# Data
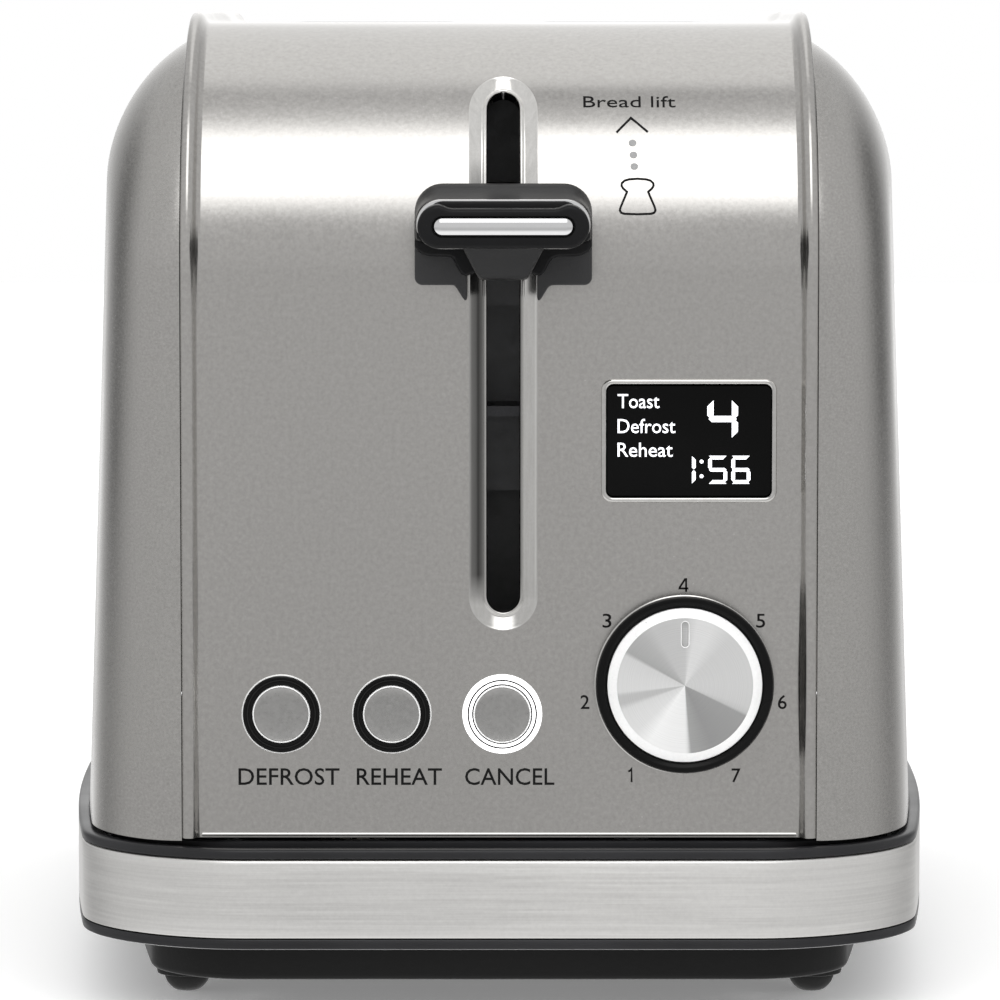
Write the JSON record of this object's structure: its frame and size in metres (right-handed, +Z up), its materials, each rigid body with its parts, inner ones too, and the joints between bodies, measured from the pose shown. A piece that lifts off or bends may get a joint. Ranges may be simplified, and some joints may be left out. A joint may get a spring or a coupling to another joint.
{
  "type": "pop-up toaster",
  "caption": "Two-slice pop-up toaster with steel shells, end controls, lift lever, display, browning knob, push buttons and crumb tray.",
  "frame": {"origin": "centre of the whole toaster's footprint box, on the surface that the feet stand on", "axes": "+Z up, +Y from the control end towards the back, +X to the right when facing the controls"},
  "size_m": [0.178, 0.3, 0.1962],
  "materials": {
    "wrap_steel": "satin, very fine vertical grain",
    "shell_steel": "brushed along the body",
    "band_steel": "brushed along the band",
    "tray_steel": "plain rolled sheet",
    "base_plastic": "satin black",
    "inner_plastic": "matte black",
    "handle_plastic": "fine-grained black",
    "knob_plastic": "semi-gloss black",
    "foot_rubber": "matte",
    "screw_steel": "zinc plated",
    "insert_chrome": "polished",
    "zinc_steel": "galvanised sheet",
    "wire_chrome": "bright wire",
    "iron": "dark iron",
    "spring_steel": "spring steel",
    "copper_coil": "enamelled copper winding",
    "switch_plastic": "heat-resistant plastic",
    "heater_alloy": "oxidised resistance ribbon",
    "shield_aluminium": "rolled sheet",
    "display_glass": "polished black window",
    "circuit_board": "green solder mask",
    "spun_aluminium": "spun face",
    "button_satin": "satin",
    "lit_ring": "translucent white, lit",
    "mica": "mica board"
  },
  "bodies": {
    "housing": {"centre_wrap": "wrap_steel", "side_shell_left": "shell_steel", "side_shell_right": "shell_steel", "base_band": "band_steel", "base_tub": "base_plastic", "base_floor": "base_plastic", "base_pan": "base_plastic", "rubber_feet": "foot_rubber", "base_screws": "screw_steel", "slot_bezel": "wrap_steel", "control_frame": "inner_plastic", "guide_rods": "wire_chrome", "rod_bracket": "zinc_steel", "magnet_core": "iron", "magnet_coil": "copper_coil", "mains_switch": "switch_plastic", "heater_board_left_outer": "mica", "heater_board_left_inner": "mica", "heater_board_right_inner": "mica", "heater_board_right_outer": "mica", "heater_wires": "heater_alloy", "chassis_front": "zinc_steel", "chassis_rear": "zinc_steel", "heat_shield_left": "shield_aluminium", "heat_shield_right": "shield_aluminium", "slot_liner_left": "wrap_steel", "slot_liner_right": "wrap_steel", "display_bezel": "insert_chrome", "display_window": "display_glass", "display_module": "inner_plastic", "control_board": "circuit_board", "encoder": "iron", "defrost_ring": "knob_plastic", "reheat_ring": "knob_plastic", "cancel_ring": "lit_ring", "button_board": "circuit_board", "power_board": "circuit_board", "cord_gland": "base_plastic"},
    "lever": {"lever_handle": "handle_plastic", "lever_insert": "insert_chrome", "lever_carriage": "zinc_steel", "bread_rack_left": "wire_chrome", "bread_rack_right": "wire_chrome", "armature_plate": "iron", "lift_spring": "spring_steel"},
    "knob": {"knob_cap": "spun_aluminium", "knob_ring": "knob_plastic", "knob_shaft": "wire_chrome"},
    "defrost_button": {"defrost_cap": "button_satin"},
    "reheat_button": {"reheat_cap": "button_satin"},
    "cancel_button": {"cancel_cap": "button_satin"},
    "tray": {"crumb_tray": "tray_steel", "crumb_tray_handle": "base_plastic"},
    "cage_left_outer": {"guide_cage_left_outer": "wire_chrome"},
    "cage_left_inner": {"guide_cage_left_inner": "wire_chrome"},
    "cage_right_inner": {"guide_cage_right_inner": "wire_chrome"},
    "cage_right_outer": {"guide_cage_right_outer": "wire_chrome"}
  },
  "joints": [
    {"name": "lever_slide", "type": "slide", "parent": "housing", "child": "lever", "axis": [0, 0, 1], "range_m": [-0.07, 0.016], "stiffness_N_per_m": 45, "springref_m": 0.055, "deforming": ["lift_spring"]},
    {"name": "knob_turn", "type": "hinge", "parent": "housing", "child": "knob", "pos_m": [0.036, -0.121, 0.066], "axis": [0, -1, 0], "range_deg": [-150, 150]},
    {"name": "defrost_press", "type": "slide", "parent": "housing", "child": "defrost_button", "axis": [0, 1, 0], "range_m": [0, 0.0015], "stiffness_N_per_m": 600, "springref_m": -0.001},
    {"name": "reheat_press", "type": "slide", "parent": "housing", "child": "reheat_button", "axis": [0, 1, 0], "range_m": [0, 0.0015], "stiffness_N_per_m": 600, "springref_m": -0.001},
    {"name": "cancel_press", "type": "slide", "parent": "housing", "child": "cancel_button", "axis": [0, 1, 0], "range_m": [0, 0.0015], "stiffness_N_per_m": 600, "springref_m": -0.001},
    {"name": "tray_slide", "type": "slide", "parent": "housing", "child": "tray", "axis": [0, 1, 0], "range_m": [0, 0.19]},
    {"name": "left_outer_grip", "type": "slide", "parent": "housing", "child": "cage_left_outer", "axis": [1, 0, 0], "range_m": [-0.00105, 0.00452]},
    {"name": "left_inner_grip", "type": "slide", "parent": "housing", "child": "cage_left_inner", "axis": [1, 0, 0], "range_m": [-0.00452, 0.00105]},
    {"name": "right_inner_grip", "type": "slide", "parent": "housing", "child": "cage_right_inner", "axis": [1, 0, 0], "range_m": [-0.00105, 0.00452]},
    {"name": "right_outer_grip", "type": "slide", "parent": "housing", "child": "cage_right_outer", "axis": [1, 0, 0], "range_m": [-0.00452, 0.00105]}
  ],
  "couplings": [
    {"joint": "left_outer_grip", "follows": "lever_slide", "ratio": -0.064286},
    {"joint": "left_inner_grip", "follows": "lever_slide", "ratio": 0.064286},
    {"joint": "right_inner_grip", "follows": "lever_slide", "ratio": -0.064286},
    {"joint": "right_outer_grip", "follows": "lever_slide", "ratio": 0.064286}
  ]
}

---

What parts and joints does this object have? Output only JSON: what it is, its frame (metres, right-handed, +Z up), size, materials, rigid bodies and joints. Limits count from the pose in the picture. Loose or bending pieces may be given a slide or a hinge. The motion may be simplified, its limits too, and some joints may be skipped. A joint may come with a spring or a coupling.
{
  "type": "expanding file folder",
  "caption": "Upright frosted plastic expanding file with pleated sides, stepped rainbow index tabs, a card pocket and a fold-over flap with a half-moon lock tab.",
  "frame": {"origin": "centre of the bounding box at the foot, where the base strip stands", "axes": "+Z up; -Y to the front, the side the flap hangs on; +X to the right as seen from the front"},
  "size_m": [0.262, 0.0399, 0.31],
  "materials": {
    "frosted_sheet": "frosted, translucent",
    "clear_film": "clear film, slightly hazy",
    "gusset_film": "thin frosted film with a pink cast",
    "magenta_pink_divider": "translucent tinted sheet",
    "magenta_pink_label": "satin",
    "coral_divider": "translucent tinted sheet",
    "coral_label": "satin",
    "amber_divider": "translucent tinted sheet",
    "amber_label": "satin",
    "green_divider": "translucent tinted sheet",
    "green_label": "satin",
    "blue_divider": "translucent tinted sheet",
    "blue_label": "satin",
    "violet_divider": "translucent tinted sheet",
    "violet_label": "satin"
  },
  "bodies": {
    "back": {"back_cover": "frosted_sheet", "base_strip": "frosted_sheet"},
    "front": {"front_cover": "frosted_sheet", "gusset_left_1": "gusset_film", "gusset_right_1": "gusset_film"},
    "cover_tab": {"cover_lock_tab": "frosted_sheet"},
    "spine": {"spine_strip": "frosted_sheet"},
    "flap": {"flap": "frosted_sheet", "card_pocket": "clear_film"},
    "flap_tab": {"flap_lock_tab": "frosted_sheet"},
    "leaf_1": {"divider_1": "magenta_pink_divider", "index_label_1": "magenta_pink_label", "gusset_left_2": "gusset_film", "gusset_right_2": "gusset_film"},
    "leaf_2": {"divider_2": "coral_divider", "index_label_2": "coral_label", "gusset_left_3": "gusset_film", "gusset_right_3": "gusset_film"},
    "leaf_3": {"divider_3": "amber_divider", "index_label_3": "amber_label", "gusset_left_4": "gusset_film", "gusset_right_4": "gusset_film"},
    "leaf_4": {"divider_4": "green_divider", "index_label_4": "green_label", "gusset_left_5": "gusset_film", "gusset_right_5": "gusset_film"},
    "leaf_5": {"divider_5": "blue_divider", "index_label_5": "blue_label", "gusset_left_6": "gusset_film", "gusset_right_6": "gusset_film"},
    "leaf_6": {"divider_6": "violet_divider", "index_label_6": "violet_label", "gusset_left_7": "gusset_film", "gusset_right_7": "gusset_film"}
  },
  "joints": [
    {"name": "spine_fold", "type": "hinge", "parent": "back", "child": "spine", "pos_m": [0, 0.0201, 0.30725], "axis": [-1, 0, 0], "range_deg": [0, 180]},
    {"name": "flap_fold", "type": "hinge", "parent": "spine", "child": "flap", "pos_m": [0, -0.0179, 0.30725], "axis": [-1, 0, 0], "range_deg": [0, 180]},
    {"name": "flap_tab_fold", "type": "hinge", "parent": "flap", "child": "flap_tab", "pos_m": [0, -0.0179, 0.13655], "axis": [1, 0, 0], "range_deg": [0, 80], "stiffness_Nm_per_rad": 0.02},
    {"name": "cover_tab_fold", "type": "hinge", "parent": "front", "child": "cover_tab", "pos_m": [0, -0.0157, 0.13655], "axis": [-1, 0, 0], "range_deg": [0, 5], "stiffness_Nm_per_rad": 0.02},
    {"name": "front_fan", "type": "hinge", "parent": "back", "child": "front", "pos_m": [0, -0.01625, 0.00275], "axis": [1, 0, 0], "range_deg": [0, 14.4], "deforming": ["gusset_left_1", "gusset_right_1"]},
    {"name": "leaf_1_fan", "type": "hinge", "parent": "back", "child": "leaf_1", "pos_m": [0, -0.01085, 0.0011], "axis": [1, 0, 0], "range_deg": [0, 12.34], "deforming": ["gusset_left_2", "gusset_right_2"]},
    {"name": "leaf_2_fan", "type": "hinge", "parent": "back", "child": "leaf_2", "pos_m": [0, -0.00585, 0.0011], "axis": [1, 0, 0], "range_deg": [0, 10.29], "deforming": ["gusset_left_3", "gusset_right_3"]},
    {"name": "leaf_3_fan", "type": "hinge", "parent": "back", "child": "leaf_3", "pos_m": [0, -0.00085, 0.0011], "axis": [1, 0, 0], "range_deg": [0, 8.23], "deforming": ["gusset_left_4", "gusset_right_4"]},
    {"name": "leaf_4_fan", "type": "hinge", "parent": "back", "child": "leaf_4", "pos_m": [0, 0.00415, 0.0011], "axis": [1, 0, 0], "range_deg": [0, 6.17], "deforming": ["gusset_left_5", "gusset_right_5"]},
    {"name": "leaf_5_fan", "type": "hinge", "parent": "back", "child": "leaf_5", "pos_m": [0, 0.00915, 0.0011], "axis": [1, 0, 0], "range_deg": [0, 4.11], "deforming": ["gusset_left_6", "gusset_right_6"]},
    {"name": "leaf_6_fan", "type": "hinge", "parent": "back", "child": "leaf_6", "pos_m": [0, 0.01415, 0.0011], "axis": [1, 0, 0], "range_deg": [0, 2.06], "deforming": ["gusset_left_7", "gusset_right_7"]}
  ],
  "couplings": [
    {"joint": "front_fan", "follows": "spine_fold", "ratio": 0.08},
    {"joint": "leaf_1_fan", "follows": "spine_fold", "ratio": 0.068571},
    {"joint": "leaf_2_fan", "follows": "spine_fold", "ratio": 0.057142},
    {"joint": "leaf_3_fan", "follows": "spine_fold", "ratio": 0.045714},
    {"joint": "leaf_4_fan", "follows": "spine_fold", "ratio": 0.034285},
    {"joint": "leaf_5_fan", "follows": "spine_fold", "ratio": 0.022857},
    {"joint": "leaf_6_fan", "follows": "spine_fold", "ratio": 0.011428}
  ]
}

# Objective
Identify each line of the material where the word "that" shows up, and copy it.

# Task answer
Write the JSON record of this object's structure: its frame and size in metres (right-handed, +Z up), its materials, each rigid body with its parts, inner ones too, and the joints between bodies, measured from the pose shown. A piece that lifts off or bends may get a joint. Ranges may be simplified, and some joints may be left out. A joint may get a spring or a coupling to another joint.
  "frame": {"origin": "centre of the whole toaster's footprint box, on the surface that the feet stand on", "axes": "+Z up, +Y from the control end towards the back, +X to the right when facing the controls"},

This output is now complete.